On perd ainsi de vue également que, selon l’enseignement le plus clas­sique, la présence réelle n’est pas une présence locale, ce n’est pas une présence physiquement accessible, elle ne peut être atteinte par aucun instrument, même sacrilège, elle ne peut pas apparaître, même par miracle, comme le dit formellement Saint Thomas d’Aquin, parce que Jésus n’est pas là à la mesure d’un objet. A travers l’hostie, oui, réellement, plus réellement que nous sommes ici, Jésus se communique à nous, à condition que nous soyons nous-mêmes en état de communication avec tous nos frères humains et avec toute la Création.

C’est pourquoi nous devons nous approcher du très saint Sacrement en purifiant autant que possible notre langage. Nous ne dirons pas que « l’hostie, c’est Jésus », en télescopant le sacrement. Disons que c’est le sacrement de la Présence réelle de Notre Seigneur (1), ce n’est pas tout à fait la même chose parce que toutes les opérations physiques, l’ingestion, la digestion, le partage, la fraction du pain, le transport, tout cela se rapporte aux espèces et nullement à la Personne du Seigneur. Soyons prudents comme le dogme l’est lui-même, car le dogme est juste­ment défini avec cette précision d’amour qui évite tout matérialisme pour prévenir toute matérialisation. Il ne faut donc jamais s’approcher du Saint Sacrement sans une pensée communautaire.

On a peut-être exagéré ce culte du Saint Sacrement hors de la liturgie, qui n’est pas du tout familier aux Eglises d’Orient. Les coptes ne gardent pas le saint Sacrement. On porte la communion aux malades au cours d’une célébration. Si je ne me trompe, les Grecs gardent le Saint Sacrement mais secrètement, ils n’en font pas un culte. C’est dans l’action liturgique que le culte eucharistique se déploie, juste­ment pendant cette action où l’Eglise est effectivement rassemblée autour de l’autel.

La logique occidentale, cette terrible logique des juristes romains a poursuivi dans ses dernières conséquences et presque méca­niquement l’affirmation de la présence réelle. C’est ce qui fait que, dans la dévotion du 19ème siècle, le salut au Saint Sacrement prenait infiniment plus d’importance que la messe elle-même. On voit encore, ou du moins on voyait encore en Italie il y a quelques années, ces grands saluts avec des chanteurs attitrés, alors qu’on pouvait manquer la messe sans scrupules.

Mais, puisque la liturgie romaine est plus ou moins la nôtre (1), acceptons ce culte du Saint Sacrement en dehors de la liturgie mais toujours pour y prolonger la liturgie, toujours dans cette pensée communautaire, en y portant dans notre coeur toute l’humanité et tout l’univers.

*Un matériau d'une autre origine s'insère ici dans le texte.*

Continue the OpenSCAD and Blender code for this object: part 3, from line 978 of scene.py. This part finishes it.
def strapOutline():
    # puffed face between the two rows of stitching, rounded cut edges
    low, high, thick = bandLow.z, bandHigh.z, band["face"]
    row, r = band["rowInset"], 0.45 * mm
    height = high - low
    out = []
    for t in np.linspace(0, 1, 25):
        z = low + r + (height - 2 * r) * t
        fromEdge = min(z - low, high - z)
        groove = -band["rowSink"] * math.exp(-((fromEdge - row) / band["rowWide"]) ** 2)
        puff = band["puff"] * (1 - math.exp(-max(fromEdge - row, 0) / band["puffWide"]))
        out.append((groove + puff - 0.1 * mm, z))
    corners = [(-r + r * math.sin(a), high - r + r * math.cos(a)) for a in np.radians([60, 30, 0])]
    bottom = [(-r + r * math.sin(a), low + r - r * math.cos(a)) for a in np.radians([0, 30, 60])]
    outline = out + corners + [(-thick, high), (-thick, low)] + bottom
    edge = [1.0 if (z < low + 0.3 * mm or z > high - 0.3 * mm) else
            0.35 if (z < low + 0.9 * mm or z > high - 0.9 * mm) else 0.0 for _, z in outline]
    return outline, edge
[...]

A ce titre, oui, si on lui donne cette signification – et c’est la seule qu’elle puisse avoir – la présence réelle peut être, à toute heure du jour et de la nuit, le ferment en nous de cette désappropriation qui doit nous rendre totale­ment disponibles à l’humanité pour nous offrir comme un espace illimité à l’invasion de la présence divine.

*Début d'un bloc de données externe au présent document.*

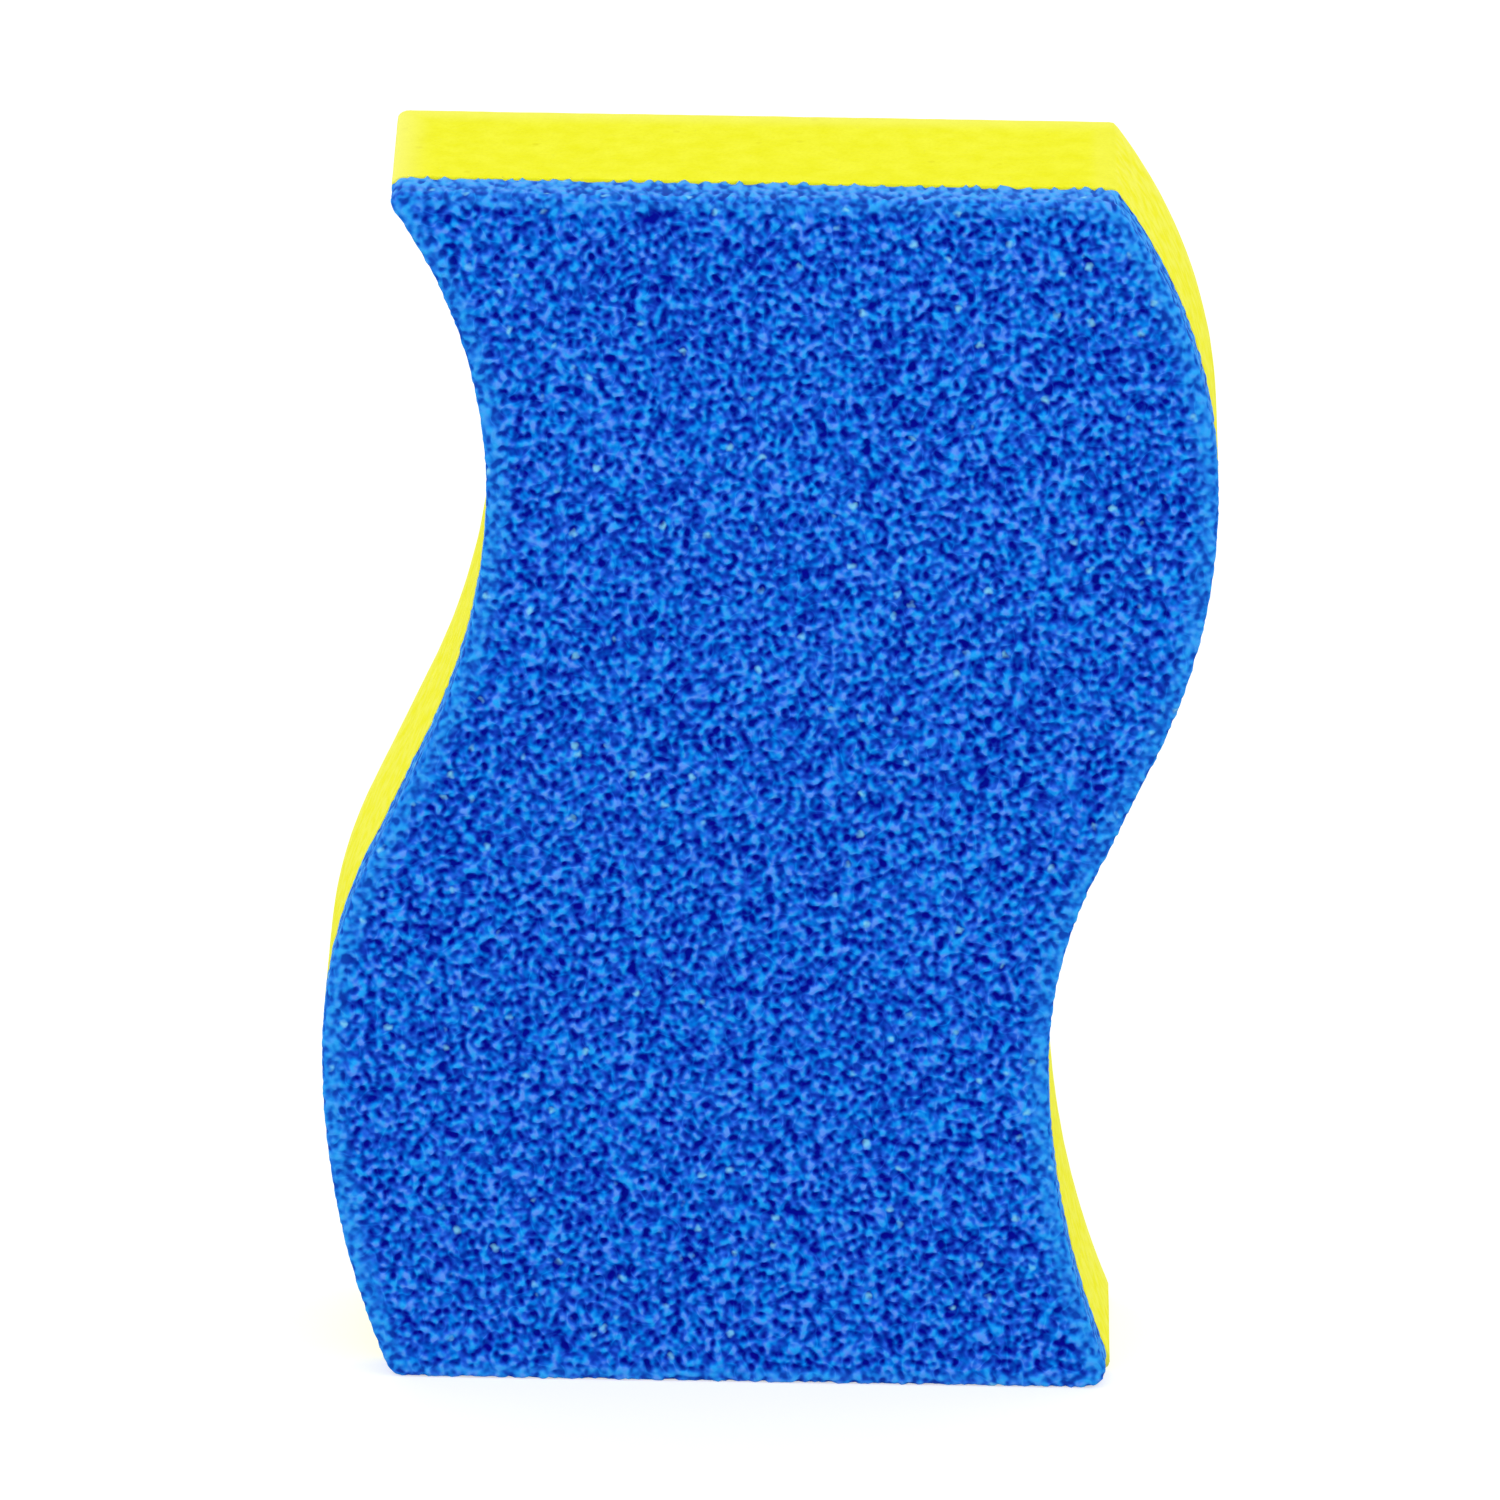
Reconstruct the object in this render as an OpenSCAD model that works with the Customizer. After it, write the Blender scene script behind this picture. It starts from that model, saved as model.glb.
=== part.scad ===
// Two-layer cleaning sponge, cut through both layers to one S-shaped wave outline.
// A thin sheet of coarse scouring foam is bonded flat to a thick body of fine foam.
// The sponge stands on its cut lower end: X runs across it, +Y points to the fine
// foam side and +Z points up its length. All sizes are in millimetres.

/* [Overall] */
// Length of the sponge, from the end it stands on to the other end
length = 120; // [112:1:160]
// Width of the wavy strip, the same at every height
strip_w = 69.5; // [50:0.5:90]

/* [Layers] */
// Thickness of the coarse scouring foam
scouring_t = 5; // [3:0.5:12]
// Thickness of the fine foam body
foam_t = 20; // [12:0.5:40]

/* [Wave] */
// Height of the lower bend's crest above the standing end
lower_crest_rise = 33.5; // [25:0.5:42]
// Distance of the upper bend's crest below the top end
upper_crest_drop = 30.5; // [20:0.5:36]
// Bend radius below the lower crest, down to the standing end
foot_r = 84; // [60:1:120]
// Bend radius above the lower crest, up to the straight run
lower_r = 44; // [30:1:56]
// Bend radius below the upper crest, down to the straight run
upper_r = 61; // [45:1:72]
// Bend radius above the upper crest, up to the top end
top_r = 50; // [40:1:80]
// Lean of the straight run between the two bends, in degrees from upright
run_lean = 24.5; // [15:0.5:27]

/* [Corners] */
// Rounding of the four corners where the wavy sides meet the cut ends
corner_r = 1; // [0.4:0.1:3]

/* [Hidden] */
$fn = 180;
// Where two curves run into each other, how far one bites into the other, so that
// they cross at a point and don't only touch
bite = 0.01;

// The wave is worked out for the side that faces -X, with its lower crest at X = 0.
upper_crest_z = length - upper_crest_drop;
run_foot = [
    lower_r - (lower_r - bite) * cos(run_lean),
    lower_crest_rise + (lower_r - bite) * sin(run_lean)
];
run_top_z = upper_crest_z - (upper_r - bite) * sin(run_lean);
run_top = [run_foot[0] + (run_top_z - run_foot[1]) * tan(run_lean), run_top_z];
// How far the side swings across between its two crests
wave_depth = run_top[0] + upper_r - (upper_r - bite) * cos(run_lean);

foot_centre = [foot_r, lower_crest_rise];
lower_centre = [lower_r, lower_crest_rise];
upper_centre = [wave_depth - upper_r, upper_crest_z];
top_centre = [wave_depth - top_r, upper_crest_z];

overall_w = strip_w + wave_depth;
overall_t = scouring_t + foam_t;
bond_y = scouring_t - overall_t / 2;

// What lies beside a bend between two heights: left of it where way is -1 and right
// of it where way is 1
module beside_bend(centre, r, z_low, z_high, way) {
    reach = 2 * overall_w;
    difference() {
        translate([centre[0] + min(way, 0) * reach, z_low]) square([reach, z_high - z_low]);
        translate(centre) circle(r = r);
    }
}

// Everything right of one wavy side, from the standing end to the top end
module right_of_wave() {
    reach = 2 * overall_w;
    foot_x = run_foot[0] - run_foot[1] * tan(run_lean);
    top_x = foot_x + length * tan(run_lean);
    difference() {
        union() {
            polygon([[foot_x, 0], [reach, 0], [reach, length], [top_x, length]]);
            beside_bend(upper_centre, upper_r, run_top[1], upper_crest_z, 1);
            beside_bend(top_centre, top_r, upper_crest_z, length, 1);
        }
        beside_bend(lower_centre, lower_r, lower_crest_rise, run_foot[1], -1);
        beside_bend(foot_centre, foot_r, 0, lower_crest_rise, -1);
    }
}

// What is cut away to round one corner. The rounding's centre sits inside the corner,
// end_way points from it to the cut end and side_way to where it meets the wavy side.
module corner_cut(centre, end_way, side_way) {
    reach = 3 * corner_r;
    translate(centre) difference() {
        polygon([[0, 0], reach * end_way, reach * (end_way + side_way), reach * side_way]);
        circle(r = corner_r + bite);
    }
}

// The corner where a bend that bulges outwards meets an end. out is -1 for a side that
// faces -X and 1 for one that faces +X.
module bulging_corner(bend_centre, bend_r, end_z, out) {
    end_way = [0, sign(end_z - bend_centre[1])];
    rise = end_z - corner_r * end_way[1] - bend_centre[1];
    run = out * sqrt(pow(bend_r - corner_r, 2) - rise * rise);
    corner_cut(bend_centre + [run, rise], end_way, [run, rise] / (bend_r - corner_r));
}

// The same for a hollow bend, whose centre lies outside the sponge
module hollow_corner(bend_centre, bend_r, end_z, out) {
    end_way = [0, sign(end_z - bend_centre[1])];
    rise = end_z - corner_r * end_way[1] - bend_centre[1];
    run = -out * sqrt(pow(bend_r + corner_r, 2) - rise * rise);
    corner_cut(bend_centre + [run, rise], end_way, -[run, rise] / (bend_r + corner_r));
}

module outline() {
    across = [strip_w, 0];
    difference() {
        right_of_wave();
        translate(across) right_of_wave();
        bulging_corner(foot_centre, foot_r, 0, -1);
        hollow_corner(foot_centre + across, foot_r, 0, 1);
        hollow_corner(top_centre, top_r, length, -1);
        bulging_corner(top_centre + across, top_r, length, 1);
    }
}

// One layer of the sponge, with its back at rear_y
module layer(t, rear_y) {
    translate([-overall_w / 2, rear_y, 0])
        rotate([90, 0, 0])
            linear_extrude(height = t) outline();
}

// Coarse open-cell scouring foam, the face that rubs
module scouring_layer() {
    color("#185CCC") layer(scouring_t, bond_y);
}

// Fine soft foam, the body that holds the water
module foam_body() {
    color("#F5F736") layer(foam_t, overall_t / 2);
}

scouring_layer();
foam_body();
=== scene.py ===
"""Cleaning sponge: a coarse blue scouring foam bonded to a fine yellow foam and cut to an S.

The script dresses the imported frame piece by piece: first comes the outline that both foams are
cut to, then the scouring layer and the foam body, and last the table, the light and the camera.
"""
import math

import bmesh
import bpy
from mathutils import Matrix, Vector


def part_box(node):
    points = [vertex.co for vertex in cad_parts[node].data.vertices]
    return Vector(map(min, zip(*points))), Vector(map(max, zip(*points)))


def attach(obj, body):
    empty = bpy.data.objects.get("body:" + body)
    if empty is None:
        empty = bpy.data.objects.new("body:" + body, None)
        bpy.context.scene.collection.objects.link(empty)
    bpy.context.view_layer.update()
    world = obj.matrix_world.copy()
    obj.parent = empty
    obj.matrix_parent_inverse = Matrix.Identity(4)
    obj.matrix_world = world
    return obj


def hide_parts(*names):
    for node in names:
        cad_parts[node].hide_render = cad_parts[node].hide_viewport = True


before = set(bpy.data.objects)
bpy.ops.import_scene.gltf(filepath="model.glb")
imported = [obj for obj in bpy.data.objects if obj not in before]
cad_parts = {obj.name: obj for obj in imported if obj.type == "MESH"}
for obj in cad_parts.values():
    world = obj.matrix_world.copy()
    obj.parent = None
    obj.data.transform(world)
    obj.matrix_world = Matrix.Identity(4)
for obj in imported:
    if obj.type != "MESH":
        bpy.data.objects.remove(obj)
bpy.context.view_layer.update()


# The cut outline
# Both foams are bonded as a flat sheet first and then cut through together, so one wavy
# outline serves both. Each wavy side is four arcs and a short straight run between the bends.
MM = 0.001
layer_low, layer_high = (Vector(corner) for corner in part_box("scouring_layer"))
body_low, body_high = (Vector(corner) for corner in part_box("foam_body"))
LENGTH = layer_high.z - layer_low.z
LOWER_CREST = 33.5 * MM
UPPER_CREST = LENGTH - 30.5 * MM
FOOT_RADIUS = 84 * MM
LOWER_RADIUS = 44 * MM
UPPER_RADIUS = 61 * MM
TOP_RADIUS = 50 * MM
RUN_LEAN = math.radians(24.5)
# The steps in which the soft edge of a face turns down into a wall.
EDGE_STEPS = 3
# The cutter presses the foam along the wavy sides, and the saw hardly does along the ends: there
# the way in from the rim counts this many times.
END_SHARPNESS = 2
# How much of a face's relief is left on the walls, and how ragged a sawn end is at the bond.
WALL_RELIEF = 0.35
BOND_RAGGEDNESS = 1.3

run_foot = Vector((LOWER_RADIUS * (1 - math.cos(RUN_LEAN)),
                   LOWER_CREST + LOWER_RADIUS * math.sin(RUN_LEAN)))
run_top_height = UPPER_CREST - UPPER_RADIUS * math.sin(RUN_LEAN)
run_top = Vector((run_foot.x + (run_top_height - run_foot.y) * math.tan(RUN_LEAN), run_top_height))
WAVE_DEPTH = run_top.x + UPPER_RADIUS * (1 - math.cos(RUN_LEAN))
OVERALL_WIDTH = layer_high.x - layer_low.x
STRIP_WIDTH = OVERALL_WIDTH - WAVE_DEPTH


def side_x(height):
    """Return where the wavy side that faces -X stands at a height."""
    if height < run_foot.y:
        radius = FOOT_RADIUS if height < LOWER_CREST else LOWER_RADIUS
        swing = radius - math.sqrt(radius ** 2 - (height - LOWER_CREST) ** 2)
    elif height < run_top.y:
        swing = run_foot.x + (height - run_foot.y) * math.tan(RUN_LEAN)
    else:
        radius = UPPER_RADIUS if height < UPPER_CREST else TOP_RADIUS
        swing = WAVE_DEPTH - radius + math.sqrt(radius ** 2 - (height - UPPER_CREST) ** 2)
    return swing - OVERALL_WIDTH / 2


def corner_roundings(foot_corner, top_corner):
    """Yield each corner rounding's centre, and its ways to the cut end and to the wavy side."""
    for end, corner_radius, crest, radius, bulge in (
            (0, foot_corner, LOWER_CREST, FOOT_RADIUS, -1),
            (LENGTH, top_corner, UPPER_CREST, TOP_RADIUS, 1)):
        bend_x = side_x(crest) - bulge * radius
        end_way = Vector((0, math.copysign(1, end - crest)))
        rise = end - end_way.y * corner_radius - crest
        for out in (-1, 1):
            reach = radius - corner_radius * out * bulge
            run = bulge * math.sqrt(reach ** 2 - rise ** 2)
            side_way = Vector((run, rise)) / reach * out * bulge
            across = STRIP_WIDTH if out > 0 else 0
            yield Vector((bend_x + across + run, crest + rise)), end_way, side_way


def round_corner(place, centre, end_way, side_way):
    """Draw a point of a sharp corner in to the rounding about centre."""
    from_centre = Vector((place.x, place.z)) - centre
    if from_centre.length == 0:
        return
    way = from_centre.normalized()
    bisector = (end_way + side_way).normalized()
    if way.dot(bisector) > end_way.dot(bisector):
        place.x, place.z = centre + from_centre * max(way.dot(end_way), way.dot(side_way))


def wall_rings(edge_radius, thickness, pitch):
    """Return the rings of a cut wall, as how far in and how deep each stands from the sharp rim."""
    arc = [math.radians(90) * step / EDGE_STEPS for step in range(EDGE_STEPS + 1)]
    rings = [(edge_radius * (1 - math.sin(turn)), edge_radius * (1 - math.cos(turn)))
             for turn in arc]
    steps = round((thickness - edge_radius) / pitch)
    for step in range(1, steps + 1):
        rings.append((0, edge_radius + (thickness - edge_radius) * step / steps))
    return rings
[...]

La préparation à nos communions comme nos actions de grâces ne peu­t être alors qu’une oraison sur la vie, une oraison sur l’homme, une oraison sur le prochain, et c’est exclusivement en nous mettant à son service au lavement des pieds que nous nous préparons à recevoir la présence du Seigneur, que nous nous ouvrons à elle et que nous correspondons à Ses intentions. »

(à suivre)

Note (1) : C’est le sacrement de l’offrande parfaite réelle du Christ. Suivant l’enseignement le plus traditionnel l’Eucharistie est le sacrement du sacrifice de Jésus-Christ.